Tezgâha geldiğimizde hele bir oturun azcık yarenlik edelim kimsiniz nerelisiniz diye Türk insanının klasik sorularını muhabbeti başlatma adına ardı ardına sıraladı.
Büyük bir çam ağacının altında 35 dereceye varan sıcaklıkta sohbet uzadıkça uzadı.
Trabzonlu olduğumuzu öğrenince Hasan Çavuş’un gözleri bir başka parlamaya yüzünde tebessümler oluşmaya başladı.
Meğerse 1969  yılında askerliğini Sarıkışla’da yapmış.
Eh bundan 50 küsur yıl önce askerliğini Trabzon Sarıkışla’da yapmış yaşı 75’i geçmek üzere olan Hasan Çavuş’u buluruz da eski ve şimdiki Trabzon’un muhabbetini yapmaz mıyız?
Hasan Çavuş anlattıkça Trabzon’un ne denli değiştiğini yaşayan şahidinden dinlemek te ayrı bir heyecan veriyordu.
Bir merhabalık muhabbetin süresi uzadıkça uzadı.


Hasan Çavuş o yılların Trabzon’unu anlatmaya Sarıkışla’nın bulunduğu Erdoğdu’dan başladı:
“Biz ordayken etrafımız ya tarla ya da fındıklık idi. Tek tük yeni evler yapılmaya başlamıştı. Spor için Verem Hastanesi’ne kadar koşardık.
Bazen de Atatürk Köşkü’ne kadar yürüyüş yapardık.
O bölgede bir Çamoba Köyü vardı. Onun yakınında bizim cephaneliğimiz bulunurdu. Orada nöbet tutardık. Hep yürüme gider gelirdik. Zaten piyade askeriydik. Çoğu zaman da sahil boyu Yomra’ya doğru yürüyüşler yapardık.

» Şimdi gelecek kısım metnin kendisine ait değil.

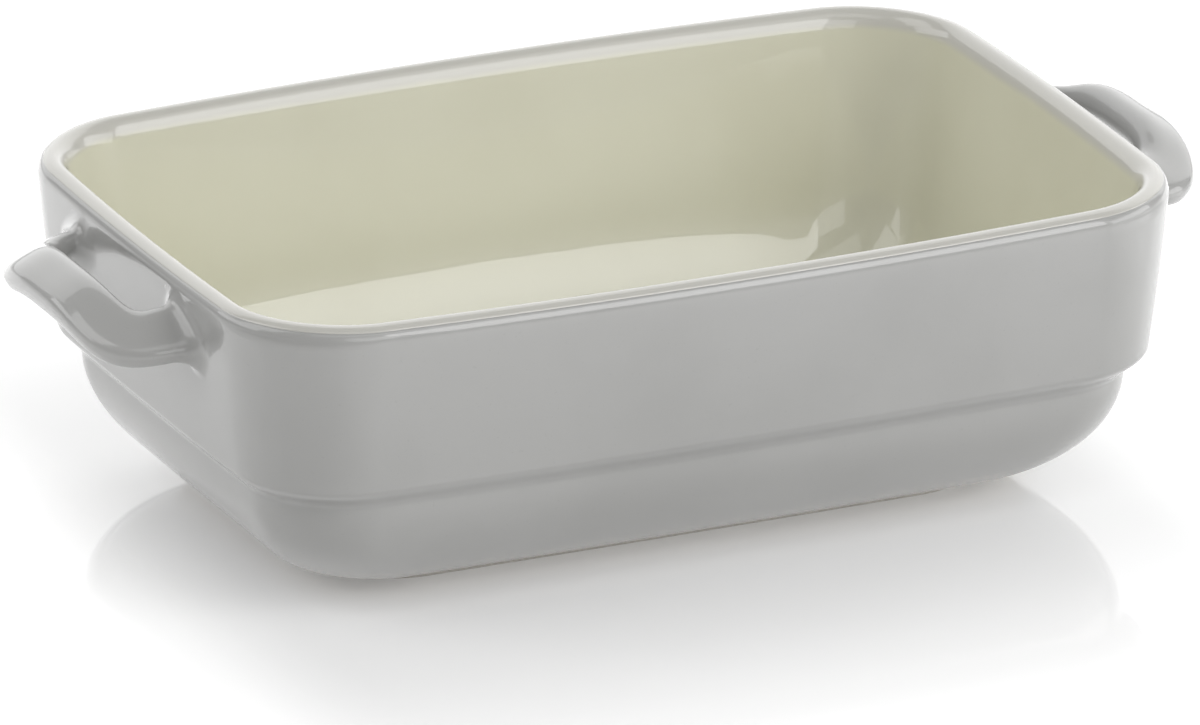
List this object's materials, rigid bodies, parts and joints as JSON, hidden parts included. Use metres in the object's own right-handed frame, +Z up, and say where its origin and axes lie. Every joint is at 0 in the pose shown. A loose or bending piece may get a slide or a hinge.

Ama en güzeli de kışlanın sırtlarından Avni Aker’de maçları seyretmekti.
Kışlada hamam vardı.
Biz yine de çarşıya indiğimizde meydan hamamında bir güzel yıkanırdık.
Trabzon çok güzel bir şehirdi.
Denizi sahili dağı çok hoşumuza giderdi.
Atatürk’ün Köşkü’ne o yıllarda da çok ziyaretçi gelirdi.
Haftada bir törenle Kalepark’taki fenerin yanında bulunan bayrağı değiştirmeye bir manga ile giderdik. Cemseler taşırdı bizi kışladan oraya. Denizin içi gibi idi orası.
Alt kısmında çay bahçesi vardı (Ganita).”

Hasan Çavuş elli küsur yıllık askerlik anılarına dair bunları paylaştı bizimle.
Bu arada çam fıstığının kilosunun 1200 TL olduğunu da öğrenmiş olduk.
Ama bu fiyat Kozak yaylalarında.
Kozak Yaylası çoğunluğu Türkmenlerden oluşan, İzmir(Bergama/Ayvalık) Balıkesir ili sınırları içinde bereketli bir yayla.
Oksijenin en bol olduğu yörelerimizden biri.
Tam bir yayla turizmi cenneti.
Lakin çevredeki maden ocakları birer tehdit unsuru olarak yörede yaşayanları tedirgin ediyor.